AKRMap: Adaptive Kernel Regression for Trustworthy Visualization of Cross-Modal Embeddings

Authors: Yilin Ye, Junchao Huang, Xingchen Zeng, Jiazhi Xia, Wei Zeng

ICML 2025 | Venue PDF | Archive PDF | Plain Text | LLM Run Details

Reproducibility Variable Result LLM Response
Research Type Experimental Quantitative experiments demonstrate that AKRMap outperforms existing DR methods in generating more accurate and trustworthy visualizations.
Researcher Affiliation Academia 1The Hong Kong University of Science and Technology (Guangzhou) 2The Hong Kong University of Science and Technology 3The Chinese University of Hong Kong (Shenzhen) 4Central South University. Correspondence to: Wei Zeng <EMAIL>.
Pseudocode No The paper describes the methodology using mathematical equations and textual descriptions, but does not include a distinct pseudocode or algorithm block.
Open Source Code Yes Code and demo are available at https: //github.com/yilinye/AKRMap.
Open Datasets Yes To evaluate performance on the cross-modal embedding metric, we select the widely used large-scale T2I dataset, the Human Preference Dataset (HPD) (Wu et al., 2023a). The HPD dataset contains over 430,000 unique images generated by various T2I models, along with their corresponding prompts, in the official training set, and 3,700 images in the test set.

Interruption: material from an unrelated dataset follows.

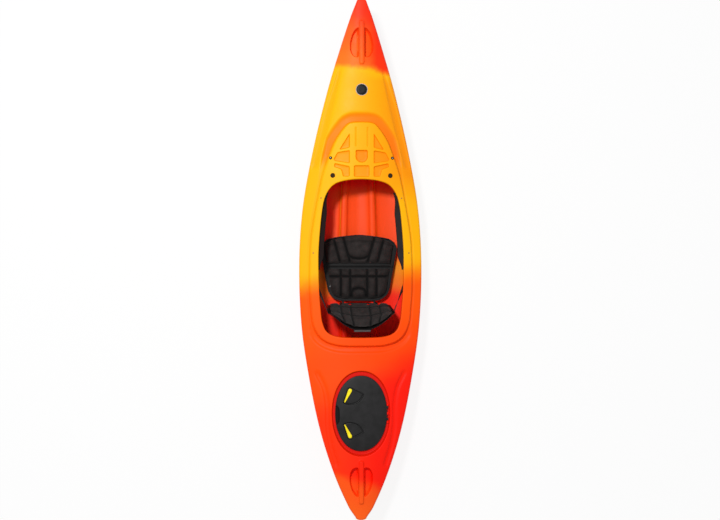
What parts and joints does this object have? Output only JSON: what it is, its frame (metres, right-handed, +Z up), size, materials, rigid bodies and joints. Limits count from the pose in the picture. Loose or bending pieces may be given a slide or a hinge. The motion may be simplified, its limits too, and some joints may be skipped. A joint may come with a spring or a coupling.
{
  "type": "recreational kayak",
  "caption": "Open-cockpit recreational kayak: a moulded hull with padded seat, thigh braces, foot braces, dashboard, carrying handles and a hinged rear hatch.",
  "frame": {"origin": "under the middle of the boat's length and beam, on the surface that its keel rests on", "axes": "+X to starboard, +Y toward the bow, +Z up"},
  "size_m": [0.7604, 3.2, 0.409],
  "materials": {
    "hull": "satin polyethylene with a fine moulded texture",
    "black_nylon": "satin",
    "hatch_plastic": "satin",
    "yellow_nylon": "semi-gloss",
    "foam": "closed-cell foam, matt",
    "seat_fabric": "woven, matt, over foam",
    "brace_foam": "foam, matt",
    "steel": "stainless",
    "rubber": "matt",
    "webbing": "woven"
  },
  "bodies": {
    "hull": {"kayak_shell": "hull", "rear_bulkhead": "foam", "bow_foam_pillar": "foam", "seat_runner_left": "black_nylon", "seat_runner_right": "black_nylon", "seat_pan": "black_nylon", "seat_bolt_left_front": "steel", "seat_bolt_left_rear": "steel", "seat_bolt_right_front": "steel", "seat_bolt_right_rear": "steel", "seat_base_pad": "seat_fabric", "leg_lifter_pin": "steel", "backrest_pin": "steel", "backrest_strap_left": "webbing", "backrest_strap_right": "webbing", "strap_anchor_left": "black_nylon", "strap_anchor_right": "black_nylon", "thigh_brace_left": "black_nylon", "thigh_brace_right": "black_nylon", "thigh_pad_left": "brace_foam", "thigh_pad_right": "brace_foam", "thigh_brace_screw_left_front": "steel", "thigh_brace_screw_left_rear": "steel", "thigh_brace_screw_right_front": "steel", "thigh_brace_screw_right_rear": "steel", "deck_plug_left": "rubber", "deck_plug_right": "rubber", "deck_fitting_left": "black_nylon", "deck_fitting_right": "black_nylon", "bow_badge": "black_nylon", "foot_rail_left": "black_nylon", "foot_rail_right": "black_nylon", "hatch_gasket": "rubber", "hatch_hinge_bracket": "black_nylon", "hatch_hinge_pin": "steel"},
    "leg_lifter": {"leg_lifter_panel": "black_nylon", "leg_lifter_pad": "seat_fabric"},
    "backrest": {"backrest_shell": "black_nylon", "backrest_pad": "seat_fabric"},
    "hatch": {"hatch_cover": "hatch_plastic"},
    "hatch_lever_front": {"hatch_lever_front": "yellow_nylon", "hatch_cam_front": "black_nylon"},
    "hatch_lever_rear": {"hatch_lever_rear": "yellow_nylon", "hatch_cam_rear": "black_nylon"},
    "foot_pedal_left": {"foot_pedal_left": "black_nylon"},
    "foot_pedal_right": {"foot_pedal_right": "black_nylon"},
    "foot_trigger_left": {"foot_trigger_left": "yellow_nylon"},
    "foot_trigger_right": {"foot_trigger_right": "yellow_nylon"}
  },
  "joints": [
    {"name": "leg_lifter_tilt", "type": "hinge", "parent": "hull", "child": "leg_lifter", "pos_m": [0, -0.03805, 0.0536], "axis": [1, 0, 0], "range_deg": [0, 12]},
    {"name": "backrest_recline", "type": "hinge", "parent": "hull", "child": "backrest", "pos_m": [0, -0.276, 0.0536], "axis": [1, 0, 0], "range_deg": [-45, 6], "deforming": ["backrest_strap_left", "backrest_strap_right"]},
    {"name": "hatch_hinge", "type": "hinge", "parent": "hull", "child": "hatch", "pos_m": [0.1645, -0.944, 0.28254], "axis": [0, 1, 0], "range_deg": [0, 110]},
    {"name": "hatch_lever_front_turn", "type": "hinge", "parent": "hatch", "child": "hatch_lever_front", "pos_m": [-0.068, -0.803, 0.27984], "axis": [0, 0, 1], "range_deg": [0, 90]},
    {"name": "hatch_lever_rear_turn", "type": "hinge", "parent": "hatch", "child": "hatch_lever_rear", "pos_m": [-0.068, -1.085, 0.27984], "axis": [0, 0, -1], "range_deg": [0, 90]},
    {"name": "foot_pedal_left_slide", "type": "slide", "parent": "hull", "child": "foot_pedal_left", "axis": [0.2516, 0.9678, 0], "range_m": [-0.14, 0.14]},
    {"name": "foot_pedal_right_slide", "type": "slide", "parent": "hull", "child": "foot_pedal_right", "axis": [-0.2516, 0.9678, 0], "range_m": [-0.14, 0.14]},
    {"name": "foot_trigger_left_lift", "type": "hinge", "parent": "foot_pedal_left", "child": "foot_trigger_left", "pos_m": [-0.22204, 0.73505, 0.1478], "axis": [0.9678, -0.2516, 0], "range_deg": [0, 20], "stiffness_Nm_per_rad": 0.3},
    {"name": "foot_trigger_right_lift", "type": "hinge", "parent": "foot_pedal_right", "child": "foot_trigger_right", "pos_m": [0.22204, 0.73505, 0.1478], "axis": [0.9678, 0.2516, 0], "range_deg": [0, 20], "stiffness_Nm_per_rad": 0.3}
  ]
}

Dataset Splits Yes Specifically, we randomly split the dataset D into training set Dtr and validation set Dvl of ratio 9 : 1 in each epoch.

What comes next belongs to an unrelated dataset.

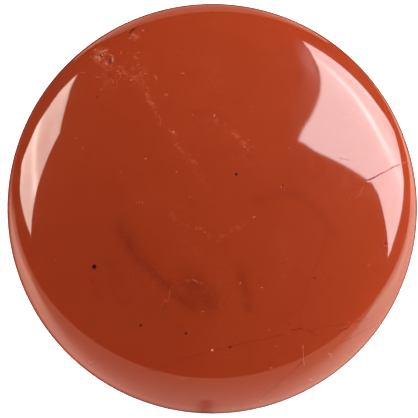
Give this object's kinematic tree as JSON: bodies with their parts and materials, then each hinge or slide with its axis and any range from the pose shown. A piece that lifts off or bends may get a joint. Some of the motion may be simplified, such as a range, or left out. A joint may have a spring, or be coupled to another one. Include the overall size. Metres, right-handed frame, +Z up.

Hardware Specification Yes Our projection model is trained on one Nvidia L4 GPU with batch size of 1000 and 20 epochs.
Software Dependencies No The visualization tool has been built into an easy-to-use python package with minimal dependencies, requiring only Py Torch and Plotly, which can be seamlessly integrated into interactive computational notebooks.
Experiment Setup Yes Our projection model is trained on one Nvidia L4 GPU with batch size of 1000 and 20 epochs. We use Adam optimizer with a learning rate of 0.002. For the t-SNE and PCA implementations, we use the python sklearn package, where the t-SNE method adopts the Barnes-Hut t-SNE (Van Der Maaten, 2014).